'''
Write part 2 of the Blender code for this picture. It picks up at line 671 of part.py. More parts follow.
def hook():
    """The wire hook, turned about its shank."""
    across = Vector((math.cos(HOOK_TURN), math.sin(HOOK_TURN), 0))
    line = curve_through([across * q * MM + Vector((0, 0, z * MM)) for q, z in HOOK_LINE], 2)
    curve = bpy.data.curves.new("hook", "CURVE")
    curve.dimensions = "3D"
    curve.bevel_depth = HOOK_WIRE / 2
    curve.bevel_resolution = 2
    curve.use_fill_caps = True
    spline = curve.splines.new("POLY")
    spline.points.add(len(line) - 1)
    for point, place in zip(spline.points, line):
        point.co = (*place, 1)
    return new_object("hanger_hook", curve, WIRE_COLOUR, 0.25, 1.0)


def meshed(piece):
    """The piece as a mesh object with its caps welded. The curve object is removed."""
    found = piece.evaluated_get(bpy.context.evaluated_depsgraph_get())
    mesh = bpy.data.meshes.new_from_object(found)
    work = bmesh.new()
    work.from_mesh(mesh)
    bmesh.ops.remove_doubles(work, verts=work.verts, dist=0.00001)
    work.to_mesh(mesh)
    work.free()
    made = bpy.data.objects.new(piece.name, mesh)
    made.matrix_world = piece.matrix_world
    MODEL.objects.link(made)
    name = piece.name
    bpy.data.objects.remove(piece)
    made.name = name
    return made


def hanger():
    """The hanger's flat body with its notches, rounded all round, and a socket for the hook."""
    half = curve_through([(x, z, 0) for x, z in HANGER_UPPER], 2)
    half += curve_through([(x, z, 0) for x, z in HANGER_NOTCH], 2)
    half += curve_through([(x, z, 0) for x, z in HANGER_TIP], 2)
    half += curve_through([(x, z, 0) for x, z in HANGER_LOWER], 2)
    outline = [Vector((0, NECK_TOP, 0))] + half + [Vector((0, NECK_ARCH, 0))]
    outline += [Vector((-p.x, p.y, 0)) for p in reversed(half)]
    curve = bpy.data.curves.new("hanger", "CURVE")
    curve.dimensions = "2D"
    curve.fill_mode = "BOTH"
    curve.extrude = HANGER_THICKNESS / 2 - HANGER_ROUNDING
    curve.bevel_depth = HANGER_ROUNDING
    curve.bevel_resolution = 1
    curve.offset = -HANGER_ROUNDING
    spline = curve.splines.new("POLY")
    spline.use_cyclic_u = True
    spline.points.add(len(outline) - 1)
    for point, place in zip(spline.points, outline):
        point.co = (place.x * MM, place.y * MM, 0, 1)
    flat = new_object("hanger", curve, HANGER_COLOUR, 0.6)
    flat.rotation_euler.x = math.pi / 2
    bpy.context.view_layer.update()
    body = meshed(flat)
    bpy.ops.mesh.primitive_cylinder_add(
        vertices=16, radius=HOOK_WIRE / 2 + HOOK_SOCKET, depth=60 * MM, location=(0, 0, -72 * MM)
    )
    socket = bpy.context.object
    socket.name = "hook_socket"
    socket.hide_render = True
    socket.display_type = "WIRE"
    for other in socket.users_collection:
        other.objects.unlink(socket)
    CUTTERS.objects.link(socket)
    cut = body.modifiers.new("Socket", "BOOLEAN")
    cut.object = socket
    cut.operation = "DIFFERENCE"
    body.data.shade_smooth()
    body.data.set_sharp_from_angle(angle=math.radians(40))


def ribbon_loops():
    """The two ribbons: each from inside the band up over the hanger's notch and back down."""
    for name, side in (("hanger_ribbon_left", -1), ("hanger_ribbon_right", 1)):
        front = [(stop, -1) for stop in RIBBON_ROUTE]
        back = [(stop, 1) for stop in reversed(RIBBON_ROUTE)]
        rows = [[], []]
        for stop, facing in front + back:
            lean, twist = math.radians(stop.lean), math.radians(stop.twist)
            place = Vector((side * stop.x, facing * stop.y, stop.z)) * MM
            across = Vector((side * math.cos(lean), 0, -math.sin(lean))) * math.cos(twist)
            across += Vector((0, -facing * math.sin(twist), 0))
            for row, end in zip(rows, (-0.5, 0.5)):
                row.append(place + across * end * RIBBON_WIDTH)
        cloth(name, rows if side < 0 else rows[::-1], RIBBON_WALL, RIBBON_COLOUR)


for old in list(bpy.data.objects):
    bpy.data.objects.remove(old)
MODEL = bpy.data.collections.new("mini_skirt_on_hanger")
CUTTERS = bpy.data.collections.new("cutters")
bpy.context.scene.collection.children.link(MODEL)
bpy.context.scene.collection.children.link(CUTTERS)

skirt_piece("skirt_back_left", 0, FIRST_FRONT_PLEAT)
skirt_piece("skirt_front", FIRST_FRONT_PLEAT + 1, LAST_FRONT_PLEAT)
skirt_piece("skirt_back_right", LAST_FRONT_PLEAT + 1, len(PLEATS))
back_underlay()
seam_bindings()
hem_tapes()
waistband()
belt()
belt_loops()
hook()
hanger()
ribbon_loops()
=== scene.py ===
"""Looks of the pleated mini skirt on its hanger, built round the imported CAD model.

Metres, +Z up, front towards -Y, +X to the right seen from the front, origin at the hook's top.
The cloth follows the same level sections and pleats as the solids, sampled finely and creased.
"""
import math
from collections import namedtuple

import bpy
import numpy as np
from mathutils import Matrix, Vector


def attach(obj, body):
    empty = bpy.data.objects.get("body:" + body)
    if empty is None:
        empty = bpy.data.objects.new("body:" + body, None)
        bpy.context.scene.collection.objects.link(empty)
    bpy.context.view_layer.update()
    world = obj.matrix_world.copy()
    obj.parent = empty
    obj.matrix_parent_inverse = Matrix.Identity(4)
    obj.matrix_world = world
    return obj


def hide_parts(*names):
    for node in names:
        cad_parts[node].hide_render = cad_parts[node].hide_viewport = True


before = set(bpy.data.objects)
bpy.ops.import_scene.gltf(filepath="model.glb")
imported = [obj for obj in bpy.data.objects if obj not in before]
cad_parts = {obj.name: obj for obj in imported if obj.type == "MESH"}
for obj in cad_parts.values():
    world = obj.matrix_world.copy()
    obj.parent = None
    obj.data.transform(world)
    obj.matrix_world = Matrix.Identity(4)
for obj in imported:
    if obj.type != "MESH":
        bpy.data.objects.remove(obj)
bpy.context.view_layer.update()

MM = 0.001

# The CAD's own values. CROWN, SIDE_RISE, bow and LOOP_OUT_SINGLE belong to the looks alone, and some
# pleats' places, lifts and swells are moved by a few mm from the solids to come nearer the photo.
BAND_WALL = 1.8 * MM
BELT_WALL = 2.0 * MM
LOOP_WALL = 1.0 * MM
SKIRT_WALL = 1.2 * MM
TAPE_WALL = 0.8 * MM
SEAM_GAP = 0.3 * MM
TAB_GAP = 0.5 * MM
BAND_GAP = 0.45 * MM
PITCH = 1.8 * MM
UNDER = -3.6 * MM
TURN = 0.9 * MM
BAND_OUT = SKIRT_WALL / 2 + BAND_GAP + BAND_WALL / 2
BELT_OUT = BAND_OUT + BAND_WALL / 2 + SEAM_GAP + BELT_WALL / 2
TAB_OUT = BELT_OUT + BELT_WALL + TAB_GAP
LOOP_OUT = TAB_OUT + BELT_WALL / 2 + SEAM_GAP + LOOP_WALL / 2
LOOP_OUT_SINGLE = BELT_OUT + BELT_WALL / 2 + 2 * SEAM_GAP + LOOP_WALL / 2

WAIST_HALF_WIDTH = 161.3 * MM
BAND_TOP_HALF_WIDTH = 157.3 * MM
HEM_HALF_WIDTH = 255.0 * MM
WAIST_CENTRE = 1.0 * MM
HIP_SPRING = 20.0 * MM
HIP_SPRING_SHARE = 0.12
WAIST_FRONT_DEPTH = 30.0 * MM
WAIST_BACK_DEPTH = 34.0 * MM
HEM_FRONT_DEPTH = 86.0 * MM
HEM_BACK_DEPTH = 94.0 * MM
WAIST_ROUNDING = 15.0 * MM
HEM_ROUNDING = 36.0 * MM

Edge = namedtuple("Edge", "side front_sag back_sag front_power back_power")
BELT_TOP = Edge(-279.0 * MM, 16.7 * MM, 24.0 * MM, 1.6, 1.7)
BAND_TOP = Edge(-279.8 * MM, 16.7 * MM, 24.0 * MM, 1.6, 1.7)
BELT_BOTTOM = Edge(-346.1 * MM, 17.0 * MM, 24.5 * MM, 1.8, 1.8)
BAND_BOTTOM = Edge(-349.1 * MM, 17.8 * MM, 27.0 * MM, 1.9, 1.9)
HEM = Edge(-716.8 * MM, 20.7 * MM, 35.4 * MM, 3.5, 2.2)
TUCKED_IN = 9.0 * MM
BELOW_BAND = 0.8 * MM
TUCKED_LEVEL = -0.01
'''
Your task is to extract exactly the lines starting at the line with "bpy.context.scene.collection.children.link(CUTTERS)" and ending at the line with "obj.matrix_world = Matrix.Identity(4)", including both ends, and no other lines.

Correct response:
bpy.context.scene.collection.children.link(CUTTERS)

skirt_piece("skirt_back_left", 0, FIRST_FRONT_PLEAT)
skirt_piece("skirt_front", FIRST_FRONT_PLEAT + 1, LAST_FRONT_PLEAT)
skirt_piece("skirt_back_right", LAST_FRONT_PLEAT + 1, len(PLEATS))
back_underlay()
seam_bindings()
hem_tapes()
waistband()
belt()
belt_loops()
hook()
hanger()
ribbon_loops()
=== scene.py ===
"""Looks of the pleated mini skirt on its hanger, built round the imported CAD model.

Metres, +Z up, front towards -Y, +X to the right seen from the front, origin at the hook's top.
The cloth follows the same level sections and pleats as the solids, sampled finely and creased.
"""
import math
from collections import namedtuple

import bpy
import numpy as np
from mathutils import Matrix, Vector


def attach(obj, body):
    empty = bpy.data.objects.get("body:" + body)
    if empty is None:
        empty = bpy.data.objects.new("body:" + body, None)
        bpy.context.scene.collection.objects.link(empty)
    bpy.context.view_layer.update()
    world = obj.matrix_world.copy()
    obj.parent = empty
    obj.matrix_parent_inverse = Matrix.Identity(4)
    obj.matrix_world = world
    return obj


def hide_parts(*names):
    for node in names:
        cad_parts[node].hide_render = cad_parts[node].hide_viewport = True


before = set(bpy.data.objects)
bpy.ops.import_scene.gltf(filepath="model.glb")
imported = [obj for obj in bpy.data.objects if obj not in before]
cad_parts = {obj.name: obj for obj in imported if obj.type == "MESH"}
for obj in cad_parts.values():
    world = obj.matrix_world.copy()
    obj.parent = None
    obj.data.transform(world)
    obj.matrix_world = Matrix.Identity(4)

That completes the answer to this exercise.